• [SOURCE MATERIAL]
§

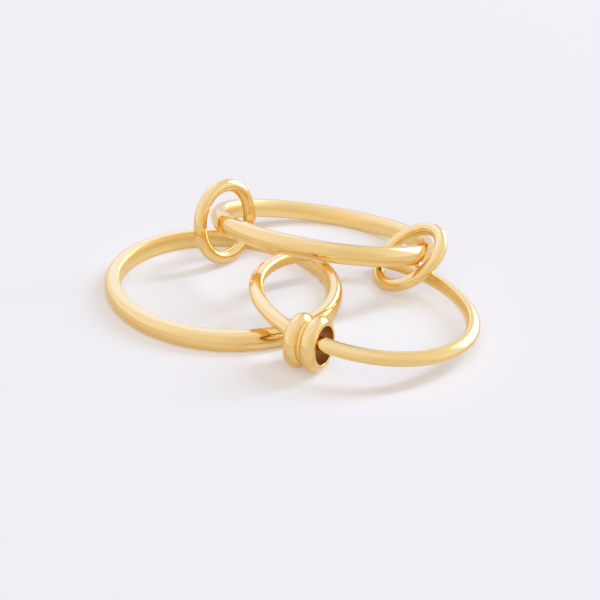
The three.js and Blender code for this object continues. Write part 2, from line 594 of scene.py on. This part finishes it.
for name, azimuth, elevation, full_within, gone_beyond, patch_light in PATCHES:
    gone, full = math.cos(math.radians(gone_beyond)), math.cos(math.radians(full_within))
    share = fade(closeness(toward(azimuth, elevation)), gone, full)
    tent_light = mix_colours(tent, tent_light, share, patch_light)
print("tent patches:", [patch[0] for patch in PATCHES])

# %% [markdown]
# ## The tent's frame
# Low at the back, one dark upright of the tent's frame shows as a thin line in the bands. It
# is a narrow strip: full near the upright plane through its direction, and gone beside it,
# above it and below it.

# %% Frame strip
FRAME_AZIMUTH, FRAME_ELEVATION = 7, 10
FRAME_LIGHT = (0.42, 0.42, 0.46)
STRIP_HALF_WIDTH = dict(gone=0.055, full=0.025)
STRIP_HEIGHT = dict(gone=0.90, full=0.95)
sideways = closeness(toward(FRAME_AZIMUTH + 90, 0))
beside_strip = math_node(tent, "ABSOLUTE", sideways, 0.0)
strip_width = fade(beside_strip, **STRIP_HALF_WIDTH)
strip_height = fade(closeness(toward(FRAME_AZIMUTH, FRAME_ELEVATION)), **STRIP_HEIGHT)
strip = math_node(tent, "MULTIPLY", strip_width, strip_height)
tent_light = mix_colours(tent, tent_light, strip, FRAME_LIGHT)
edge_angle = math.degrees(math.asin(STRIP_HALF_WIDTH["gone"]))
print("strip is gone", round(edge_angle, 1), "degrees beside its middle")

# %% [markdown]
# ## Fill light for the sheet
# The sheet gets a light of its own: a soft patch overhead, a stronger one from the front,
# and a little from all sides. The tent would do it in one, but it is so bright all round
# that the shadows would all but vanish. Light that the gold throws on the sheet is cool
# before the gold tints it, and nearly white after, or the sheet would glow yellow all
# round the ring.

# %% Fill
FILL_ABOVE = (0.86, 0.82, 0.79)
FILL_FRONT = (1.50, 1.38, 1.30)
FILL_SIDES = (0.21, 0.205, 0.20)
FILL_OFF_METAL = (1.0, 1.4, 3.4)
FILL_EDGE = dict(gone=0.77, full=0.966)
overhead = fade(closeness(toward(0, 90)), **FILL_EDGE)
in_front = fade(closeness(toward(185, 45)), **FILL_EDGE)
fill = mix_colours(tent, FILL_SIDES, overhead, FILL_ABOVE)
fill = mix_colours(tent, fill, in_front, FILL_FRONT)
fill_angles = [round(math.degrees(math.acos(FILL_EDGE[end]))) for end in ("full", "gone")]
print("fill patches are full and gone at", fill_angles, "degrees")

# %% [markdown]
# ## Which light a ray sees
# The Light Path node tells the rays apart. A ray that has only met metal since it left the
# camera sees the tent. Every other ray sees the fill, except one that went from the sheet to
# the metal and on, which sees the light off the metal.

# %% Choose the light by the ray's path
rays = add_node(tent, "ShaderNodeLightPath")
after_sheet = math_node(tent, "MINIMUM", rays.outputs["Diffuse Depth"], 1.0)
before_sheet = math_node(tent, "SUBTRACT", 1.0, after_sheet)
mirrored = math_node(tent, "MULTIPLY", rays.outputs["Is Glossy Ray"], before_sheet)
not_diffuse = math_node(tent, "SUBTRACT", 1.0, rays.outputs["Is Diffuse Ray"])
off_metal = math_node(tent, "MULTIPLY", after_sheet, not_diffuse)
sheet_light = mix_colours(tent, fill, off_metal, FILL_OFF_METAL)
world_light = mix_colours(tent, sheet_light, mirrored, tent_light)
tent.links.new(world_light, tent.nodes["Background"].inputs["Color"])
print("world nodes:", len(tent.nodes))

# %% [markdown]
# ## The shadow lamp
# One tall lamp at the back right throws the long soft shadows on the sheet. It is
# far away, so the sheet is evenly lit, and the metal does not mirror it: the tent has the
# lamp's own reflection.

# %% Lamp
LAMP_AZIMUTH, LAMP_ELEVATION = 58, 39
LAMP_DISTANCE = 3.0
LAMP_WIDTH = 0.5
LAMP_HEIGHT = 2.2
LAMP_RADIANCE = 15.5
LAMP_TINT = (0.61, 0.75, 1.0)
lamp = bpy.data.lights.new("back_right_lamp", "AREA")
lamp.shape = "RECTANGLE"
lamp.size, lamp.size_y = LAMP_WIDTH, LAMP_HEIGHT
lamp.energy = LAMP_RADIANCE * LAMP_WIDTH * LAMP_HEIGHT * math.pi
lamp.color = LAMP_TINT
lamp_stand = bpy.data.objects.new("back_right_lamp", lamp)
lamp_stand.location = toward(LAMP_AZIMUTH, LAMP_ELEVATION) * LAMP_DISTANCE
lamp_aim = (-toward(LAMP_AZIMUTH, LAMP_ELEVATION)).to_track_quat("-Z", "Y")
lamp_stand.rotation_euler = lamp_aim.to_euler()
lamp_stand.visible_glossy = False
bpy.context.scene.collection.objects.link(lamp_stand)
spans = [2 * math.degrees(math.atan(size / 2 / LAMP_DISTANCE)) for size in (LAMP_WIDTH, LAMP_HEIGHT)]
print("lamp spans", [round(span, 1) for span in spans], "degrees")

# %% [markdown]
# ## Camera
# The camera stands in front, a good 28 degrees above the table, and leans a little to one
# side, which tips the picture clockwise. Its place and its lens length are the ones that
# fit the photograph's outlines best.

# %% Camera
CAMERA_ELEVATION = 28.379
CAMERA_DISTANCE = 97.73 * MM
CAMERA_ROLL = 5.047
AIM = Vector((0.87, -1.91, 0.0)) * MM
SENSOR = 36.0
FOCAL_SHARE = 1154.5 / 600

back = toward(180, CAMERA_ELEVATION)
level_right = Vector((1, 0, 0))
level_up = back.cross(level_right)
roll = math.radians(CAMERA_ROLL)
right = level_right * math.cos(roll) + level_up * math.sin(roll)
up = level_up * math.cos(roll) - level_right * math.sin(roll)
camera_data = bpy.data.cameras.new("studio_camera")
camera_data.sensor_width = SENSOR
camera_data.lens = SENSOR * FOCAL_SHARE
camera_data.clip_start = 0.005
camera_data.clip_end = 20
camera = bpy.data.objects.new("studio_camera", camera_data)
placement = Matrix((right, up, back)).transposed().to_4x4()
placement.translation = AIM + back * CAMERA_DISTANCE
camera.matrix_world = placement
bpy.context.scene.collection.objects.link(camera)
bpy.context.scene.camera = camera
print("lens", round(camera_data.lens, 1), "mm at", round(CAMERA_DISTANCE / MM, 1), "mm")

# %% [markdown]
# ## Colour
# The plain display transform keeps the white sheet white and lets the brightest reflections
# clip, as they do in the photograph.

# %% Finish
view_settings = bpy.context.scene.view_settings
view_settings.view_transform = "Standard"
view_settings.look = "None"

§

• [EXERCISE BRIEF]
Up to and including the line with "# above it and below it.", repeat the data exactly, starting from its first line; nothing else belongs in the response.

• [RESULT FOR THIS TASK]
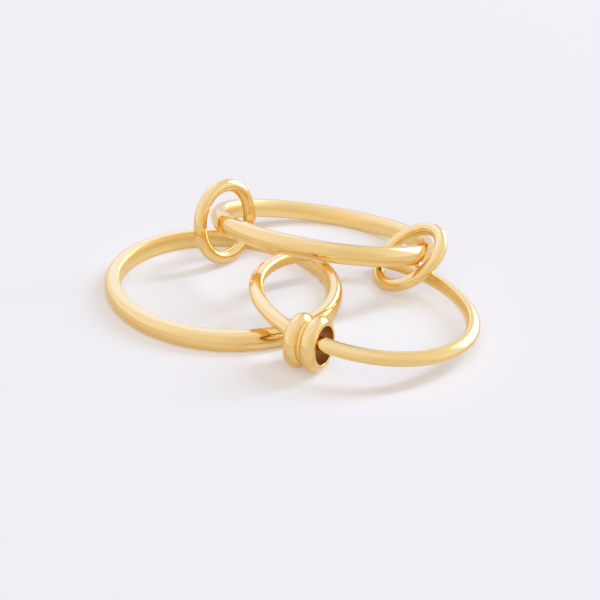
The three.js and Blender code for this object continues. Write part 2, from line 594 of scene.py on. This part finishes it.
for name, azimuth, elevation, full_within, gone_beyond, patch_light in PATCHES:
    gone, full = math.cos(math.radians(gone_beyond)), math.cos(math.radians(full_within))
    share = fade(closeness(toward(azimuth, elevation)), gone, full)
    tent_light = mix_colours(tent, tent_light, share, patch_light)
print("tent patches:", [patch[0] for patch in PATCHES])

# %% [markdown]
# ## The tent's frame
# Low at the back, one dark upright of the tent's frame shows as a thin line in the bands. It
# is a narrow strip: full near the upright plane through its direction, and gone beside it,
# above it and below it.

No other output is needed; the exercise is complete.